College tennis is a very important part of the tennis community and it made a lot of sense and made us unique, which I liked. At the end of the day, this is about bringing college athletes who have so much to be appreciative of for the opportunities they have to be educated thanks to their tennis, to know a lot more about where tennis was, where it has been and where it is currently.

Q: You played college tennis at Northwestern. Did your college tennis experience factor at all in your decision to have an event here at the Hall of Fame?

A: My experience in college tennis was wonderful and I couldn’t have asked for more. The motivation for me are these student-athletes. They are literally on their way into the working force or the professional tennis world, and if, either way, we can prepare them and be a bit part in their preparation for life after college tennis, that’s important.

Q: Were you heavily involved in the team selection process for this event?

A: I owned that process. There’s few things I can own around here, but that one I owned (laughs). I started with a program that I’m very close to, and that’s the University of Michigan. Their associate head coach used to be a co-worker of mine at my business down in Florida, and that’s Sean Maymi. I told them I was committed to doing this event and we batted around some ideas, and then I started reaching out to other coaches. I wanted an Ivy League team on both men’s and women’s sides, and wanted really good teams. I was really pleased that it didn’t take me 50 phone calls to find eight teams. It helps that I know some of the coaches as well.

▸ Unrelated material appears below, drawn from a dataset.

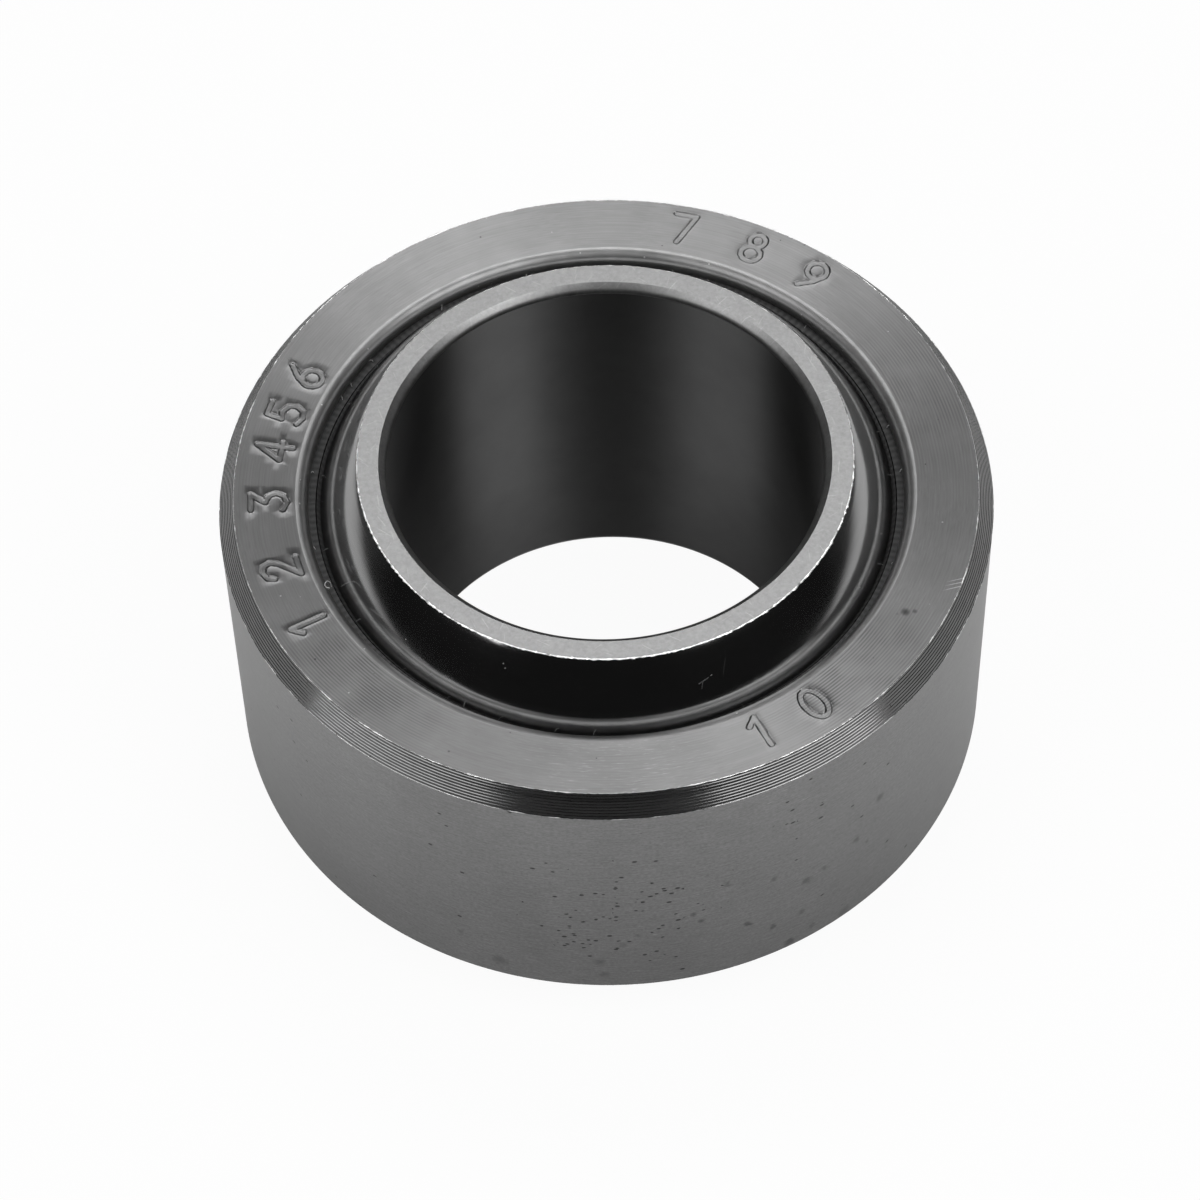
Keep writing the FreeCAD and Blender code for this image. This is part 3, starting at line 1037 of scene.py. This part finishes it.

Q: College tennis players typically don’t have a lot of experience when it comes to playing on grass courts. How do you see the action on the court going and do you think it will make for some unique strategies of being on a newer surface?

A: It will be really interesting. You’ve got some players who will be pretty well-suited to play on the grass. Our grass is more traditional than what players play on over in London. There will be more improvisation than they’ll ever had to use before, which means you’re going to have some that may be the fourth-best player on the team, but they’ll play like the best player on the team because the grass is such a great fit for them.

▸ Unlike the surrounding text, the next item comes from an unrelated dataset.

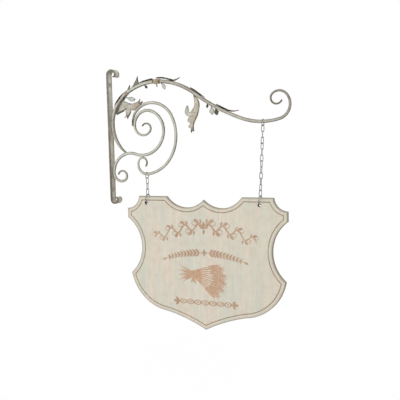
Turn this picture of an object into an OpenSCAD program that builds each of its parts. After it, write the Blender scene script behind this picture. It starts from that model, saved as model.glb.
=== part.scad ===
// Wall-hung shop sign: a scrolled and leafed iron bracket that carries a shaped board on two chains.
// X points away from the wall, Y across the board's thickness and Z up. The origin is midway between
// the two wall screw holes, on the back of the wall bar. Bracket and board lie in the plane Y = 0.

/* [Wall bar] */
// Distance between the two screw holes
hole_spacing = 250; // [230:5:270]
// Diameter of each screw hole
screw_hole_d = 5.5; // [4:0.5:7]
// Width of the flat bar
bar_w = 20; // [16:1:26]
// Thickness of the flat bar
bar_t = 4; // [3:0.5:6]
// Bar beyond each screw hole, to the far side of its curl
bar_end = 36; // [32:1:44]
// Radius of the curl at the top
top_curl_r = 11; // [9:0.5:13]
// Radius of the curl at the bottom
low_curl_r = 9; // [8:0.5:12]
// Radius of the roll that ends each curl
curl_roll_r = 4.5; // [3.5:0.5:5]

/* [Arm] */
// Height above the origin at which the arm is welded to the wall bar
arm_weld_z = 30; // [24:1:36]
// Thickness of the arm at the wall
arm_d = 9.2; // [8:0.2:11]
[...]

I think the theme of it all will be how do you adapt and cope with let’s say strange conditions for them, and without a lot of preparation specifically for this.

Q: All teams that are in attendance will be given a tour of the International Tennis Hall of Fame museum. What are some of the exhibits you are hoping the players see what would you like them to take away from the experience as a whole?

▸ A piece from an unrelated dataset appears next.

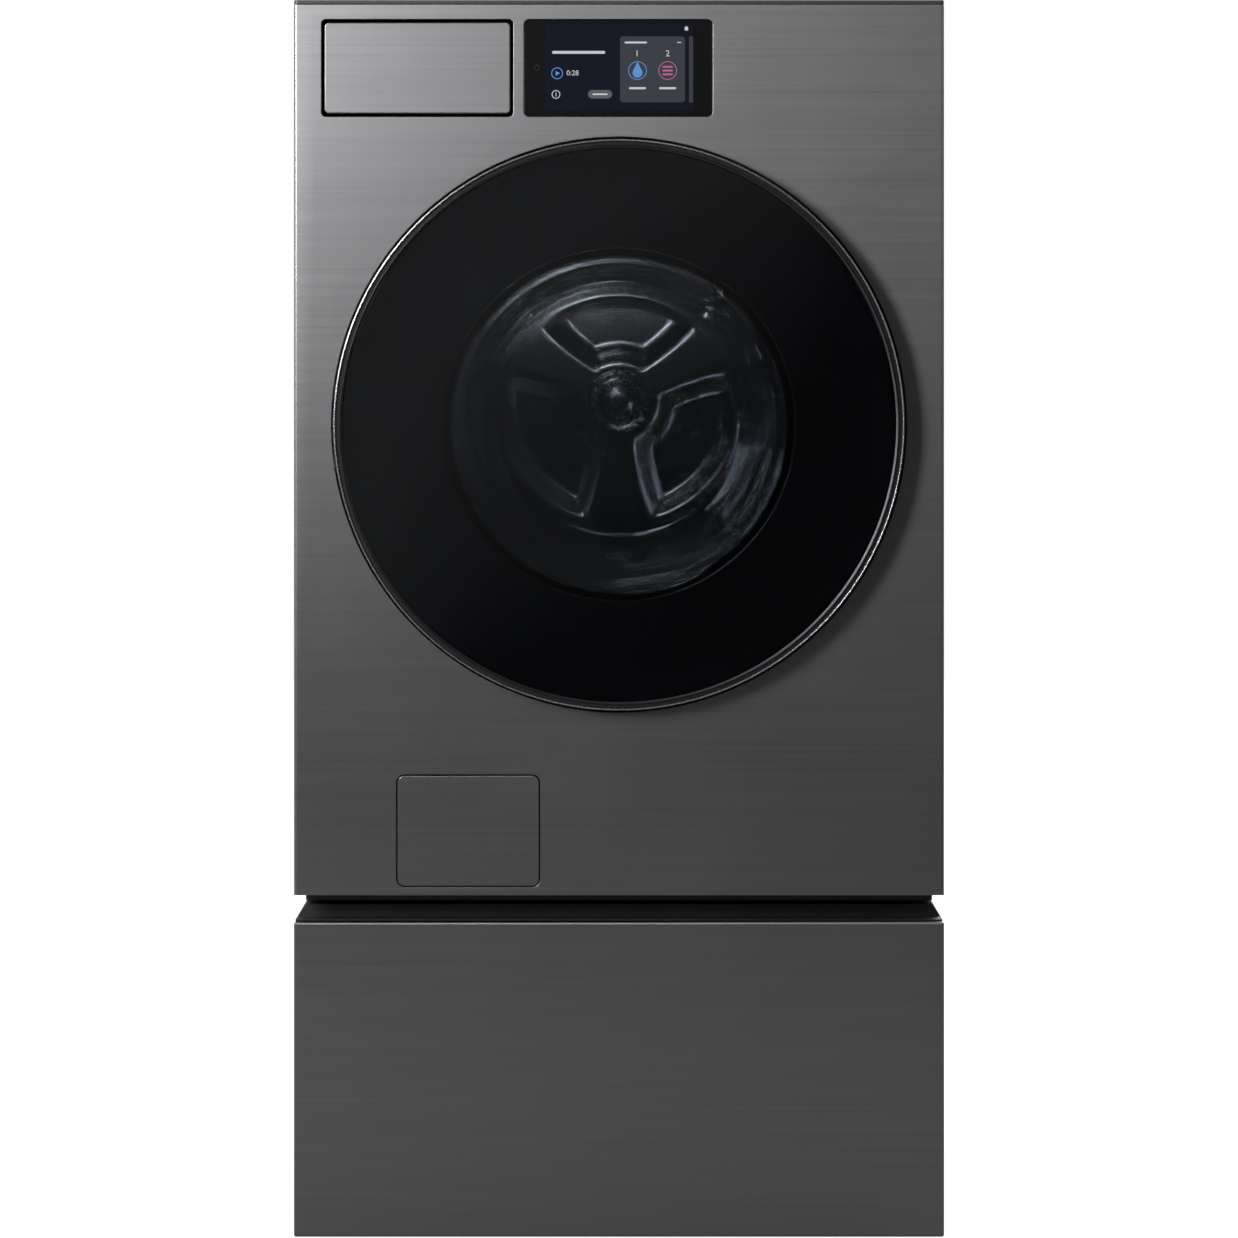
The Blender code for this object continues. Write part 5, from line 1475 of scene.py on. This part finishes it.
# ---------------------------------------------------------------------------------------------
# Base and feet. A black upturned tray carries the machine. Each foot is a rubber pad on a threaded
# stem, locked by a hex nut.

BLACK_PAINT = moulded("black_paint", (0.010, 0.010, 0.011), (0.025, 0.025, 0.025), 0.35, 0.5, 600.0,
                      0.00005)
copy_piece("base_frame", "base_tray", BLACK_PAINT, "cabinet", "black_paint", 0.0015)


def upright_round(low, high):
    """Centre and radius of an upright round piece, from its box."""
    return (low.x + high.x) / 2, (low.y + high.y) / 2, (high.x - low.x) / 2


def make_foot(node):
    low, high = box_of(node)
    x, y, radius = upright_round(low, high)
    tall = high.z - low.z
    pad = tall * (0.5 if node.startswith("washer") else 0.6)
    top = low.z + pad
    body = [
        (0, low.z), (radius, low.z), (radius, low.z + pad * 0.55), (radius * 0.93, low.z + pad * 0.75),
        (radius * 0.80, top), (0, top),
    ]
    bm = lathe(soften(body, 0.0012, 3, False), (x, y, 0), 48, False, axis="Z")
    piece(f"{node}_pad", bm, RUBBER, "cabinet", "rubber", [node], 40)
    stem, pitch = 0.0060, 0.0016
    profile, height = [(0, top - 0.001), (stem, top - 0.001)], top
    while height + pitch < high.z:
        profile += [(stem, height), (stem - 0.0006, height + pitch / 2)]
        height += pitch
    profile += [(stem, high.z), (0, high.z)]
    metal = lathe(profile, (x, y, 0), 32, False, axis="Z")
    nut = block(0.0061, 0.0115, top, top + min(0.005, tall - pad))
    merge_in(metal, lathe(nut, (x, y, 0), 6, True, axis="Z"))
    piece(f"{node}_stem", metal, ZINC, "cabinet", "rubber")


for machine in ("washer", "pedestal"):
    for along in ("front", "rear"):
        for across in ("left", "right"):
            make_foot(f"{machine}_foot_{along}_{across}")

# ---------------------------------------------------------------------------------------------
# Drain. Pump with a finned motor, a screw-in filter with a raised grip and notched rim, and the
# corrugated hoses to and from it. The hose up to the tub is corrugated so that it can bend as the tub
# bounces.

GRIP = moulded("filter_grey", (0.22, 0.225, 0.23), (0.16, 0.16, 0.16), 0.4, 0.55)


def corrugated(radius, bore, low, high, centre, axis, pitch, cuff):
    """Hose with round corrugations between two smooth cuffs."""
    profile = [(radius, low), (radius, low + cuff)]
    count = max(int((high - low - 2 * cuff) / pitch), 1)
    step = (high - low - 2 * cuff) / count
    for k in range(count):
        start = low + cuff + k * step
        profile += [
            (radius - 0.0022, start + step * 0.15), (radius - 0.0022, start + step * 0.40),
            (radius, start + step * 0.60), (radius, start + step * 0.85),
        ]
    profile += [(radius, high - cuff), (radius, high)]
    wall = [(bore, high), (bore, low)]
    return lathe(soften(profile, 0.0008, 2, False) + wall, centre, 48, True, None, axis)


def make_drain():
    low, high = box_of("drain_pump")
    x, z, radius = (low.x + high.x) / 2, (low.z + high.z) / 2, (high.x - low.x) / 2
    bm = soft_copy("drain_pump", 0.0015)
    for k in range(7):
        y = high.y - 0.008 - k * 0.006
        fin = [(radius - 0.002, y - 0.0012), (radius + 0.0022, y - 0.0010), (radius + 0.0022, y + 0.0010),
               (radius - 0.002, y + 0.0012)]
        merge_in(bm, lathe(fin, (x, 0, z), 64))
    piece("pump_body", bm, BLACK, "cabinet", "black_plastic", ["drain_pump"])
    copy_piece("pump_filter", "filter_plug", GRIP, "filter", "grey_plastic", 0.0011, 3, angle=40)
    low, high = box_of("pump_filter")
    tooth = add_mesh("tooth_item", soft_box(about(0, 0.0011), about(0, 0.0045), (-0.0003, 0.0007), 0.0003))
    rim = (0, low.y + 0.022, z)
    ring_pattern("filter_grip", tooth, GRIP, "filter", "grey_plastic", (x, rim[1], z),
                 (high.x - low.x) / 2 - 0.0007, 40, Outward=1.0, Along=0.0)
    drop_item(tooth)
    low, high = box_of("drain_pipe")
    radius = (high.x - low.x) / 2
    pipe = corrugated(radius, radius * 0.7, low.y, high.y, (x, 0, z), "Y", 0.0085, 0.022)
    piece("drain_tube", pipe, RUBBER, "cabinet", "rubber", ["drain_pipe"], 50)


def make_hose(node, name):
    """Bellows hose between the cabinet and the tub."""
    low, high = box_of(node)
    x, y, radius = upright_round(low, high)
    bm = corrugated(radius, radius * 0.8, low.z, high.z, (x, y, 0), "Z", 0.0090,
                    min(0.014, (high.z - low.z) * 0.2))
    obj = piece(name, bm, RUBBER, None, "rubber", [node], 90)
    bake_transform(obj)


make_drain()
make_hose("sump_hose", "sump_bellows")
make_hose("fill_hose", "fill_bellows")

# ---------------------------------------------------------------------------------------------
# Suspension. The tub hangs from two coil springs hooked under the lid and is steadied by two
# friction dampers that stand on the base.


def swept(points, radius, sides=8):
    """Round wire along a path, with closed ends."""
    bm = bmesh.new()
    rings = []
    across = Vector((0, 1, 0))
    for k, point in enumerate(points):
        ahead = points[min(k + 1, len(points) - 1)] - points[max(k - 1, 0)]
        ahead.normalize()
        across = (across - ahead * across.dot(ahead)).normalized()
        other = ahead.cross(across)
        ring = []
        for side in range(sides):
            angle = math.tau * side / sides
            ring.append(bm.verts.new(point + radius * (math.cos(angle) * across + math.sin(angle) * other)))
        rings.append(ring)
    for near, far in zip(rings, rings[1:]):
        for k in range(sides):
            m = (k + 1) % sides
            bm.faces.new((near[k], near[m], far[m], far[k]))
    bm.faces.new(rings[0])
    bm.faces.new(rings[-1])
    bmesh.ops.recalc_face_normals(bm, faces=bm.faces)
    return bm


def make_spring(name):
    low, high = box_of(f"spring_{name}")
    x, y = (low.x + high.x) / 2, (low.y + high.y) / 2
    wire, turns, steps, hook = 0.0016, 26, 20, 0.030
    radius = (high.x - low.x) / 2 - wire
    bottom, top = low.z + wire, high.z - wire
    points = [Vector((x, y, bottom)), Vector((x, y, bottom + hook * 0.7))]
    coil_low, coil_high = bottom + hook, top - hook
    for k in range(turns * steps + 1):
        share = k / (turns * steps)
        swell = min(1.0, share * turns / 0.5, (1 - share) * turns / 0.5)
        angle = math.tau * turns * share
        reach = radius * swell
        points.append(Vector((x + reach * math.cos(angle), y + reach * math.sin(angle),
                              coil_low + (coil_high - coil_low) * share)))
    points += [Vector((x, y, top - hook * 0.7)), Vector((x, y, top))]
    obj = piece(f"coil_{name}", swept(points, wire), ZINC, None, "galvanised_sheet", [f"spring_{name}"], 90)
    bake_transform(obj)


def make_damper(name):
    low, high = box_of(f"damper_cylinder_{name}")
    x, y, radius = upright_round(low, high)
    barrel = [
        (0, low.z), (radius, low.z), (radius, low.z + 0.012), (radius - 0.002, low.z + 0.015),
        (radius - 0.002, high.z - 0.016), (radius, high.z - 0.013), (radius, high.z), (0.0112, high.z),
        (0.0112, low.z + 0.008), (0, low.z + 0.008),
    ]
    bm = lathe(soften(barrel, 0.001, 3, False), (x, y, 0), 48, False, axis="Z")
    piece(f"damper_barrel_{name}", bm, BLACK, "cabinet", "black_plastic", [f"damper_cylinder_{name}"], 40)
    low, high = box_of(f"damper_rod_{name}")
    radius = (high.x - low.x) / 2
    rod = [(0, low.z), (radius, low.z), (radius, high.z - 0.014), (radius * 0.7, high.z - 0.012),
           (radius * 0.7, high.z - 0.004), (radius, high.z - 0.002), (radius, high.z), (0, high.z)]
    bm = lathe(soften(rod, 0.0008, 3, False), (x, y, 0), 40, False, axis="Z")
    piece(f"damper_piston_{name}", bm, ZINC, "tub", "galvanised_sheet", [f"damper_rod_{name}"], 40)


for name in ("left", "right"):
    make_spring(name)
    make_damper(name)
copy_piece("door_lock", "lock_housing", BLACK, "cabinet", "black_plastic", 0.0012)

# ---------------------------------------------------------------------------------------------
# Pedestal. A painted steel box under a stepped black top, with a zinc-coated drawer box on
# telescopic runners. Its rolled hem and pressed floor keep the drawer stiff.


def make_pedestal():
    copy_piece("pedestal_cabinet", "pedestal_box", PAINT, "cabinet", "painted_side", 0.0006)
    copy_piece("pedestal_top", "pedestal_lid", BLACK_PAINT, "cabinet", "black_plastic", 0.0010)
    low, high = box_of("drawer_box")
    bm = soft_copy("drawer_box", 0.0003, 1)
    for k in range(5):
        y = low.y + 0.10 + k * 0.10
        merge_in(bm, soft_box((low.x + 0.05, high.x - 0.05), about(y, 0.009),
                              (low.z + 0.0008, low.z + 0.0026), 0.0008))
    hem = 0.0016
    for x in (low.x + hem, high.x - hem):
        merge_in(bm, soft_box((x - hem, x + hem), (low.y + 0.002, high.y - 0.002), (high.z - 0.008, high.z),
                              0.0012))
    merge_in(bm, soft_box((low.x + 0.002, high.x - 0.002), (high.y - 2 * hem, high.y),
                          (high.z - 0.008, high.z), 0.0012))
    piece("drawer_bin", bm, SHEET_ZINC, "storage_drawer", "galvanised_sheet", ["drawer_box"])
    for name in ("left", "right"):
        node = f"drawer_runner_{name}"
        low, high = box_of(node)
        bm = soft_box((low.x, high.x), (low.y, high.y), (low.z, high.z), 0.0016, 3)
        piece(f"runner_{name}", bm, ZINC, "drawer_runners", "galvanised_sheet", [node])
        side = 1 if name == "left" else -1
        face = high.x if side > 0 else low.x
        ball = make_item("ball_item", [(0, -0.0001), (0.0030, -0.0001), (0.0024, 0.0011), (0, 0.0015)], 16)
        balls = bmesh.new()
        for z in (low.z + 0.007, high.z - 0.007):
            merge_in(balls, row_pattern(ball, ZINC, 22, (face, low.y + 0.03, z), (0, 0.0205, 0),
                                        (0, side * math.pi / 2, 0)))
        drop_item(ball)
        piece(f"runner_balls_{name}", balls, CHROME, "drawer_runners", "galvanised_sheet", (), 40)


make_pedestal()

A: I think they all will be grabbed by different elements. Some may have a greater appreciation for history; they’ll love seeing the art from the 1700’s that we have. Others might’ve had a parent that is in the teaching industry and grew up watching their parents string racquets and heard stories about wooden racquets, and they’ll look through and see all the old-time racquets from the 1800’s. Others may notice all of the crazy get-ups that the women had to wear over the course of time. I think all of them will be grabbed by the hologram featuring Roger Federer.

Q: Not only is this the inaugural collegiate event here at the International Tennis Hall of Fame, it’s the inaugural FloTennis broadcast. Are you excited about being a part of that first broadcast they are putting on?

A: Yes, it’s very exciting. College athletics, we see especially in the streaming world, is becoming more popular. The notion of 1) to showcase college tennis and 2) make sure that we have the Hall of Fame on display, can be really impactful. Every avenue we can go to get to people who are really interested in tennis, the better it is for everyone.

Q: Tennis Channel will also be here to film several pieces that will air at a later date.

A: Tennis Channel is such an important partner of ours. They are constantly seeking ways to promote the Hall of Fame authentically. You look at what we represent and it’s a lot of what they represent. The more content we can produce, the better it is for them.